CMPD: cancer mutant proteome database Release!

http://cgbc.cgu.edu.tw/cmpd

CMPD is designed for providing a comprehensive, integrated and well-annotated resource, focusing on protein sequence-altering variations originated from both germline and cancer-associated somatic variations. The mutated protein sequence pool was based on the exome sequencing results of NCI-60 cell lines, The Cancer CellLine Encyclopedia (CCLE) and 5,600 more cases from 20 TCGA cancer genomics studies. The identified genetic alterations (SNVs and InDels) were converted to all plausible mutated protein sequences according to each altered transcript. Moreover, CMPD also provides intuitive and flexible cascade architecture to prioritize candidate targets of interest. The mutated protein seqeuneces resulted from SNVs and InDels were predicted and added to the CMPD database, which can be retrieved and used in Mass spectrometry (MS)-based seqeunce database search.

Whole-exome sequencing, which centres on the protein coding regions of disease/cancer associated genes, represents the most cost-effective method to-date for deciphering the association between genetic alterations and diseases. Large-scale whole exome/genome sequencing projects have been launched by various institutions, such as NCI, Broad Institute and TCGA, to provide a comprehensive catalogue of coding variants in diverse tissue samples and cell lines. Further functional and clinical interrogation of these sequence variations must rely on extensive cross-platforms integration of sequencing information and a proteome database that explicitly and comprehensively archives the corresponding mutated peptide sequences.
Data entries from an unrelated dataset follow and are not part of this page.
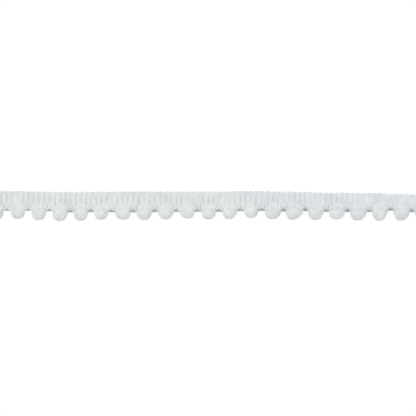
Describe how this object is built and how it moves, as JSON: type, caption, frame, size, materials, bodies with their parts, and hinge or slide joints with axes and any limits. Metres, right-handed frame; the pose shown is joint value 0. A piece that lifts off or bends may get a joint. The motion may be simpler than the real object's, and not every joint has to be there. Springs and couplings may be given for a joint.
{
  "type": "pompom fringe trim",
  "caption": "Straight cut length of trim: a looped braid heading, scalloped along one edge, with small cut-pile pompoms tied close along the other edge.",
  "frame": {"origin": "on the flat back of the heading, the face that is sewn or glued down, at mid length and mid width", "axes": "+X along the length, +Y towards the looped edge of the heading with the pompoms towards -Y, +Z out of the front"},
  "size_m": [0.1594, 0.0107, 0.0051],
  "materials": {
    "braid_yarn": "matt bulked yarn in hairpin loops with chain stitches",
    "pompom_pile": "matt soft cut pile"
  },
  "bodies": {
    "root": {"heading": "braid_yarn", "pompom_01": "pompom_pile", "pompom_02": "pompom_pile", "pompom_03": "pompom_pile", "pompom_04": "pompom_pile", "pompom_05": "pompom_pile", "pompom_06": "pompom_pile", "pompom_07": "pompom_pile", "pompom_08": "pompom_pile", "pompom_09": "pompom_pile", "pompom_10": "pompom_pile", "pompom_11": "pompom_pile", "pompom_12": "pompom_pile", "pompom_13": "pompom_pile", "pompom_14": "pompom_pile", "pompom_15": "pompom_pile", "pompom_16": "pompom_pile", "pompom_17": "pompom_pile", "pompom_18": "pompom_pile", "pompom_19": "pompom_pile", "pompom_20": "pompom_pile", "pompom_21": "pompom_pile"}
  },
  "joints": []
}
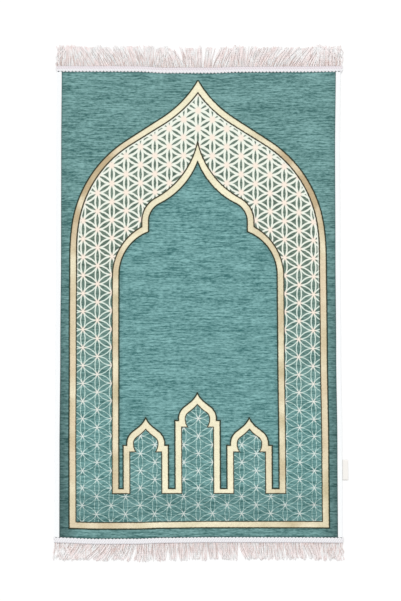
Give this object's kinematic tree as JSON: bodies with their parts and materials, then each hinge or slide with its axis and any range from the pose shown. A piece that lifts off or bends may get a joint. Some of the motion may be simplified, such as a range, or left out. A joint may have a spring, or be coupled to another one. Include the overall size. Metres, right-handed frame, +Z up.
{
  "type": "prayer rug",
  "caption": "Flat woven chenille prayer rug with a pointed arch design, taped long sides, braided ends and a cord fringe at head and foot.",
  "frame": {"origin": "middle of the floor area that the rug's box covers, on its underside", "axes": "+Y along the rug towards the point of the arch, +X to the right across it, +Z up out of its patterned face"},
  "size_m": [0.6991, 1.2261, 0.0038],
  "materials": {
    "chenille": "matt teal chenille weave with a pale gold and cream woven design",
    "tape": "white woven binding tape",
    "braid": "white ribbed braid with a faint pink cast",
    "cord": "twisted off-white cotton-like yarn with a pink cast",
    "label": "smooth ivory label tape, blank"
  },
  "bodies": {
    "root": {"woven_panel": "chenille", "side_binding_left": "tape", "side_binding_right": "tape", "end_braid_head": "braid", "end_braid_foot": "braid", "fringe_head": "cord", "fringe_foot": "cord", "side_label": "label"}
  },
  "joints": []
}
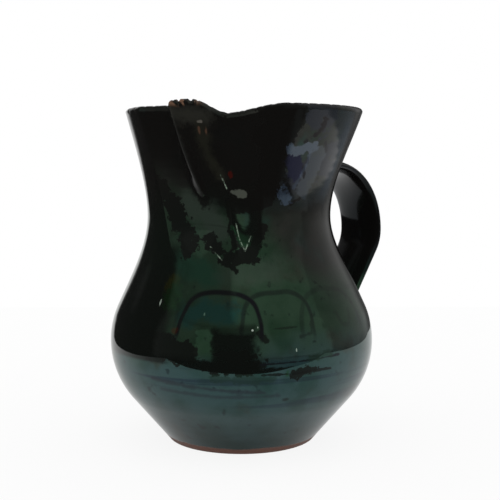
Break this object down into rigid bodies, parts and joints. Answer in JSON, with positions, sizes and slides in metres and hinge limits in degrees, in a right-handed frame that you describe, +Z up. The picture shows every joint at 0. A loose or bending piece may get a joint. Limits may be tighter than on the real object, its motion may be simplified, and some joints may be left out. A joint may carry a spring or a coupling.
{
  "type": "ceramic jug",
  "caption": "Wheel-thrown glazed earthenware jug with a round belly, flared neck, pinched pouring lip and strap handle, for holding and pouring liquids.",
  "frame": {"origin": "centre of the flat base, on the surface that the jug stands on", "axes": "+Z up along the throwing axis, the pouring lip towards -Y, the handle towards +Y and a little towards +X"},
  "size_m": [0.1706, 0.2086, 0.216],
  "materials": {
    "glazed_clay": "dark green glossy glaze"
  },
  "bodies": {
    "root": {"jug": "glazed_clay"}
  },
  "joints": []
}
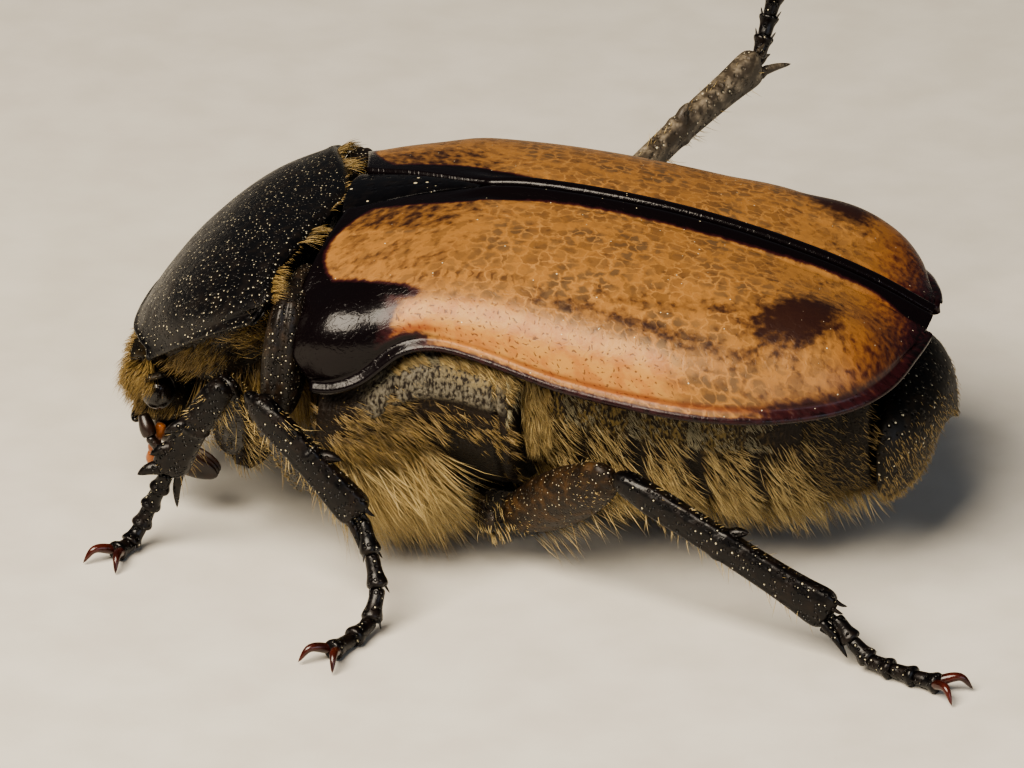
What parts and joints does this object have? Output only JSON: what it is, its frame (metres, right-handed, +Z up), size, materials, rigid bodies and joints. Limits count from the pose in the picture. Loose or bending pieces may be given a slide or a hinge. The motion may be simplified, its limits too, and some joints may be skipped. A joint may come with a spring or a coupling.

While such data resource is a critical for the mass spectrometry-based proteomic analysis of exomic variants, no database is currently available for the collection of mutant protein sequences that correspond to recent large-scale genomic data. To address this issue and serve as bridge to integrate genomic and proteomics datasets, CMPD (http://cgbc.cgu.edu.tw/cmpd) collected over 2 millions genetic alterations, which not only facilitates the confirmation and examination of potential cancer biomarkers but also provides an invaluable resource for translational medicine research and opportunities to identify mutated proteins encoded by mutated genes.